Putting people in prison helps drive down crime but it’s not cheap, a fact that is troubling some states. So is there a way to cut  incarceration rates without spiking crime?  Yes, says economist Ben Vollaard in a recent article (long version) arguing in favor of “selective incapacitation”:

The idea of selective incapacitation is to make a distinction between offenders with a high and with a low propensity to commit crime. Those of the high propensity type – the prolific offenders – are responsible for a large share of violent and property crime (Tracy et al. 1990). To them, the default penalties have little deterrent effect. By making the length of a prison sentence conditional upon an offender’s criminal record, enhanced prison sentences can be targeted at this population. After all, by repeatedly breaking the law, these offenders reveal themselves to be of the prolific type (Polinsky and Rubinfeld 1991). Once the harsher sentences apply, the penalties may begin to make a difference, if not through deterrence, then by way of incapacitation in prison. 

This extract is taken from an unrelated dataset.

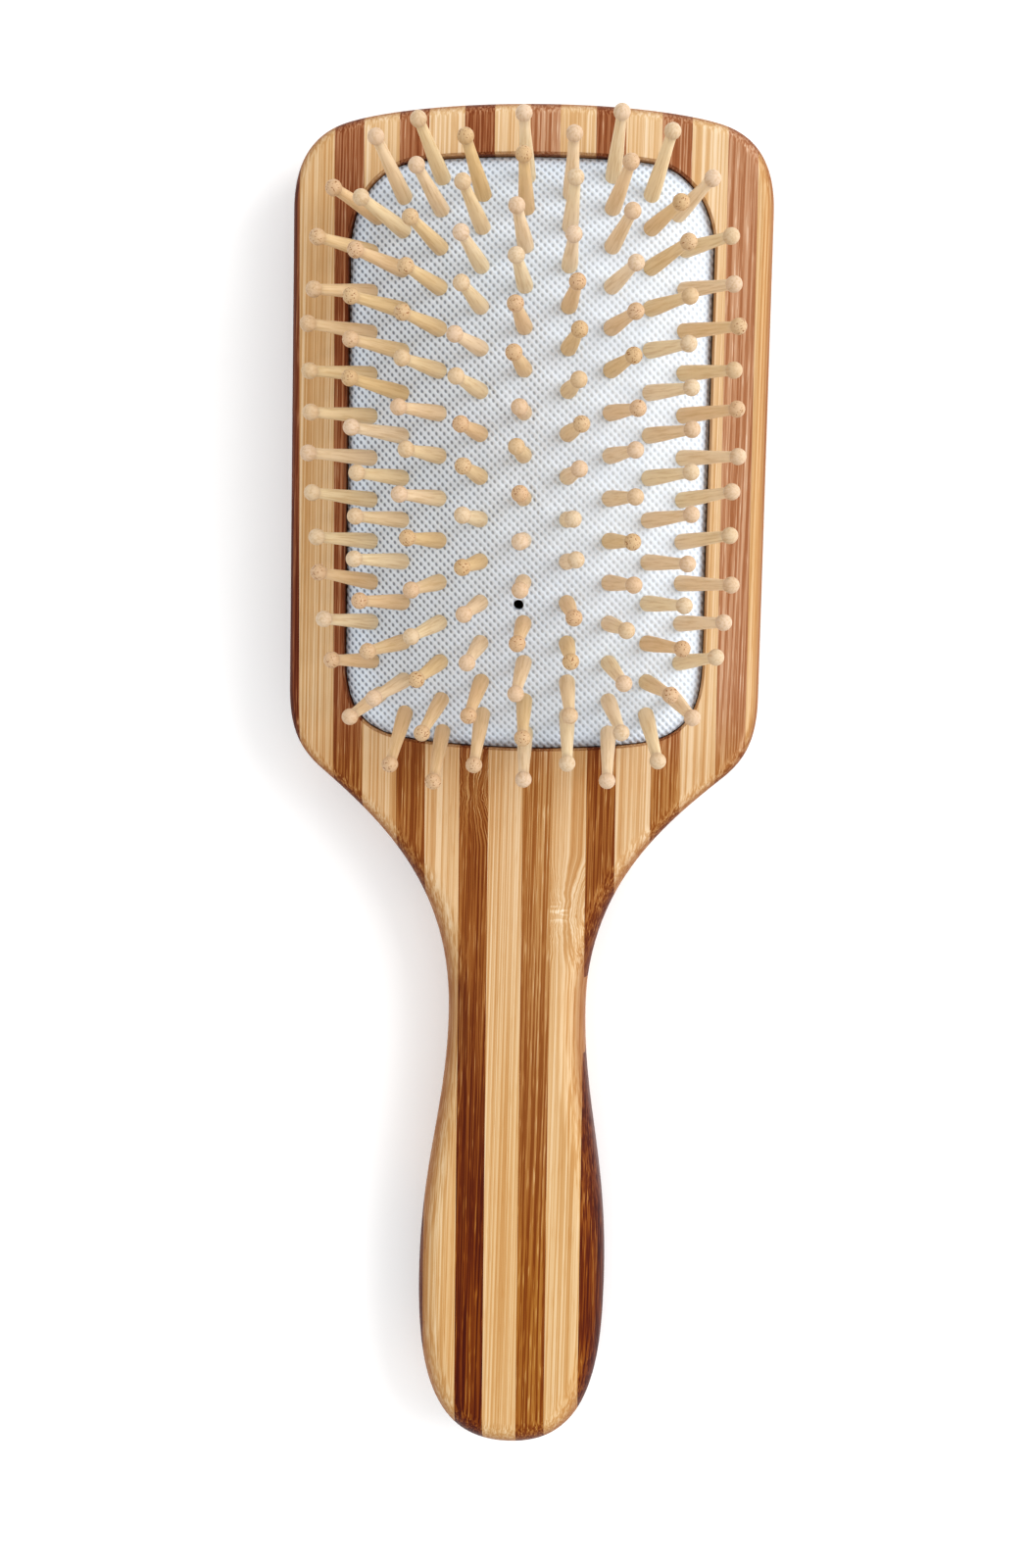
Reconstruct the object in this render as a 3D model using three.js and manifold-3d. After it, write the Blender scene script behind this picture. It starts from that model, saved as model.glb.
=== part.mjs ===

While California’s attempts at selective incapacitation via its “three strikes” policy have been unpopular and unsuccessful, Vollaard found that a highly selective Dutch version in which “[o]nly offenders with ten or more offenses on their criminal record and a history of being resistant to any short-term rehabilitative programme faced the enhanced prison-terms” was much more effective:

We find that, on average, the sentence enhancements resulted in a 25% drop in acquisitive crime – exactly the types of crimes that the affected offenders committed. Figure 1 illustrates the average impact of the policy in the years after its introduction. We show that the law did not have an impact on violent and sexual crimes, offenses that were rarely committed by the affected offenders. We do not know of any crime policy in the history of the Netherlands that was similarly effective.

In addition, we find the benefits of the policy to exceed the costs by a large margin. These benefits go down rapidly with a more intensive use of the law, however. The marginal crime-reducing effect of convicting another prolific offender to an enhanced prison sentence declines by some 25% when going from low to high use of the law. During 2001-2007, the benefits of the policy remained higher than the costs, even for the cities which used the law most intensively.